Information supplied:
'''
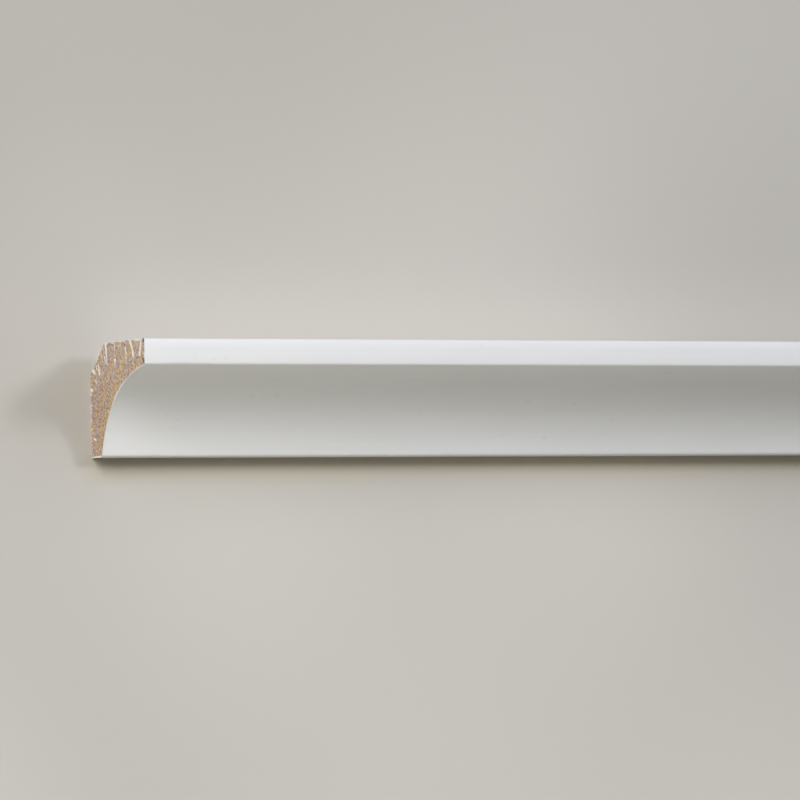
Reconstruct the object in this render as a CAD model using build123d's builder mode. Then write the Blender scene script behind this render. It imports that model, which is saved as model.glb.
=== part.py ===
"""Inside corner moulding: one length of cove (scotia) moulding, run from a single piece of pine.

It lies as it would unheld on a level floor: foot down, upright at the rear, cove facing up and forward.
+X runs along the length, +Y to the rear and +Z up. The origin is the middle of the underside.
"""

from build123d import *
import os

# Driving dimensions, in millimetres
length = 2400.0  # the length it is sold in
foot_width = 21.0  # front of the foot to the rear face
upright_height = 21.0  # underside to the top of the upright
foot_lip = 4.0  # thickness of the foot at its front edge
upright_lip = 5.0  # thickness of the upright at its top edge
heel_chamfer = 5.5  # cut off each leg at the heel, so the moulding seats in an uneven corner
cove_radius = 19.5  # radius of the hollow face
seen_arris_radius = 0.6  # easing where the cove meets each lip
hidden_arris_radius = 0.4  # easing where each lip meets the surface that the moulding is fixed to

# Places worked out from the sizes, across the section as (y, z)
front_y = -foot_width / 2
rear_y = foot_width / 2
foot_front = (front_y, 0)
foot_cove_edge = (front_y, foot_lip)
upright_cove_edge = (rear_y - upright_lip, upright_height)
upright_rear = (rear_y, upright_height)
heel_rear = (rear_y, heel_chamfer)
heel_under = (rear_y - heel_chamfer, 0)


def corners_at(*places):
    """The corners of the section at the given (y, z) places."""
    return [section.vertices().sort_by_distance(place)[0] for place in places]


with BuildPart() as cove_moulding:
    with BuildSketch(Plane.YZ) as section:
        with BuildLine():
            Line(foot_front, foot_cove_edge)
            RadiusArc(foot_cove_edge, upright_cove_edge, -cove_radius)
            Polyline(upright_cove_edge, upright_rear, heel_rear, heel_under, foot_front)
        make_face()
        fillet(corners_at(foot_cove_edge, upright_cove_edge), seen_arris_radius)
        fillet(corners_at(foot_front, upright_rear), hidden_arris_radius)
    extrude(amount=length / 2, both=True)

cove_moulding.part.label = "cove_moulding"

os.makedirs("parts", exist_ok=True)
export_step(cove_moulding.part, "parts/cove_moulding.step")
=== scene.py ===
"""Looks of the inside corner moulding: pine under satin white paint, sawn bare at both ends.

Objects are in metres in the part's own frame, while the shaping and the materials work in millimetres: x runs
along the length, y to the rear and z up. The near cut end is at the lowest x.
"""

import math

import bpy
import numpy as np
from mathutils import Matrix, Vector


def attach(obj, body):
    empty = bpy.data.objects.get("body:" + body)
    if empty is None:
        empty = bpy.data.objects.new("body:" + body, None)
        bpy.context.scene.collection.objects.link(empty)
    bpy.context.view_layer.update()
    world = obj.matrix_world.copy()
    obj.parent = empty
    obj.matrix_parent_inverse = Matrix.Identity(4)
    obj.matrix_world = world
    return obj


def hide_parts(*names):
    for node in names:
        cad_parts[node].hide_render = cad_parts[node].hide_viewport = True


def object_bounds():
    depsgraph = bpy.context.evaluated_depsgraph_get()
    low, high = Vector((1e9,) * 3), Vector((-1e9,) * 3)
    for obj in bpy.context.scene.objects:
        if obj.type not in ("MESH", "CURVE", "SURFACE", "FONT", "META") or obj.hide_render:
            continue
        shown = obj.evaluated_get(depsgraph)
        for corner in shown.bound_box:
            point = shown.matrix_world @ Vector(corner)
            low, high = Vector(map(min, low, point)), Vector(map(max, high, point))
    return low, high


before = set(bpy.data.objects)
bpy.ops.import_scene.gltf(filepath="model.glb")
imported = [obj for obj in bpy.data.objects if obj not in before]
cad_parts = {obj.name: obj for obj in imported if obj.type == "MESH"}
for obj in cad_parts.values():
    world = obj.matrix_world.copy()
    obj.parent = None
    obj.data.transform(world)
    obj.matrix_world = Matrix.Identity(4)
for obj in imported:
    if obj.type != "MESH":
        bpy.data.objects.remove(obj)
cad_low, cad_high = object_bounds()

MM = 0.001

# The section in millimetres: its reach comes from the frame, and the rest are the section's own sizes
HALF_LENGTH = cad_high.x / MM
HALF_WIDTH = cad_high.y / MM
HEIGHT = cad_high.z / MM
FOOT_LIP = 4.0
UPRIGHT_LIP = 5.0
HEEL_CHAMFER = 5.5
COVE_RADIUS = 19.5
SEEN_ARRIS = 0.6
HIDDEN_ARRIS = 0.4


# Numbers that several parts use


def smooth_step(low, high, value):
    """0 below low, 1 above high, and 3 t squared less 2 t cubed between them."""
    t = np.clip((value - low) / (high - low), 0, 1)
    return t * t * (3 - 2 * t)


def lattice_noise(a, b, seed):
    """Smooth noise from -1 to 1: seeded values at whole numbers of a and b, and between them blends.

    A blend's share is 3 t squared less 2 t cubed, where t is how far the point is on the way.
    """
    size = 512
    values = np.random.default_rng(seed).uniform(-1, 1, (size, size))
    a, b = np.broadcast_arrays(np.asarray(a, float), np.asarray(b, float))
    row, column = np.floor(a).astype(int), np.floor(b).astype(int)
    down, across = a - row, b - column
    down, across = down * down * (3 - 2 * down), across * across * (3 - 2 * across)
    row, row_after, column, column_after = row % size, (row + 1) % size, column % size, (column + 1) % size
    low = values[row, column] * (1 - down) + values[row_after, column] * down
    high = values[row, column_after] * (1 - down) + values[row_after, column_after] * down
    return low * (1 - across) + high * across


def bell(value, middle, reach):
    """A bell curve: e to the power of minus the square of (value less middle, over reach)."""
    return np.exp(-((value - middle) / reach) ** 2)


# The section's outline


def line(start, end):
    """A straight run: start plus t times the way to end."""
    start, end = np.array(start, float), np.array(end, float)
    return lambda t: start + np.outer(t, end - start)


def arc(centre, radius, from_angle, to_angle):
    """A round run: the centre plus the radius times (cosine, sine) of an angle that changes evenly."""
    def at(t):
        angle = from_angle + t * (to_angle - from_angle)
        return np.array(centre) + radius * np.column_stack([np.cos(angle), np.sin(angle)])
    return at


def cove_centre():
    """The cove's centre: the chord's middle, moved square to the chord towards the open side.

    The move is the root of the radius squared less half the chord squared.
    """
    foot_edge = np.array([-HALF_WIDTH, FOOT_LIP])
    upright_edge = np.array([HALF_WIDTH - UPRIGHT_LIP, HEIGHT])
    chord = upright_edge - foot_edge
    half_chord = np.hypot(*chord) / 2
    to_open_side = np.array([-chord[1], chord[0]]) / (2 * half_chord)
    return (foot_edge + upright_edge) / 2 + to_open_side * math.sqrt(COVE_RADIUS ** 2 - half_chord ** 2)


CENTRE_Y, CENTRE_Z = cove_centre()

# Steps along each run of the outline, and how many finer steps the cut ends take in each of them
ARRIS_STEPS = 3
LIP_STEPS = 10
COVE_STEPS = 54
BACK_STEPS = 22
CHAMFER_STEPS = 10
FINE = 5


def trace(side):
    """The points along a chain of runs: each run at equal steps of t, FINE of them for each of its steps."""
    points = [run(np.arange(steps * FINE) / (steps * FINE)) for run, steps in side]
    return np.vstack(points + [side[-1][0](np.ones(1))])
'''
Prompt: Quote the lines that begin at the line containing "with BuildPart() as" and end at the line containing "bpy.context.view_layer.update()", keeping both of those lines.

Worked answer:
with BuildPart() as cove_moulding:
    with BuildSketch(Plane.YZ) as section:
        with BuildLine():
            Line(foot_front, foot_cove_edge)
            RadiusArc(foot_cove_edge, upright_cove_edge, -cove_radius)
            Polyline(upright_cove_edge, upright_rear, heel_rear, heel_under, foot_front)
        make_face()
        fillet(corners_at(foot_cove_edge, upright_cove_edge), seen_arris_radius)
        fillet(corners_at(foot_front, upright_rear), hidden_arris_radius)
    extrude(amount=length / 2, both=True)

cove_moulding.part.label = "cove_moulding"

os.makedirs("parts", exist_ok=True)
export_step(cove_moulding.part, "parts/cove_moulding.step")
=== scene.py ===
"""Looks of the inside corner moulding: pine under satin white paint, sawn bare at both ends.

Objects are in metres in the part's own frame, while the shaping and the materials work in millimetres: x runs
along the length, y to the rear and z up. The near cut end is at the lowest x.
"""

import math

import bpy
import numpy as np
from mathutils import Matrix, Vector


def attach(obj, body):
    empty = bpy.data.objects.get("body:" + body)
    if empty is None:
        empty = bpy.data.objects.new("body:" + body, None)
        bpy.context.scene.collection.objects.link(empty)
    bpy.context.view_layer.update()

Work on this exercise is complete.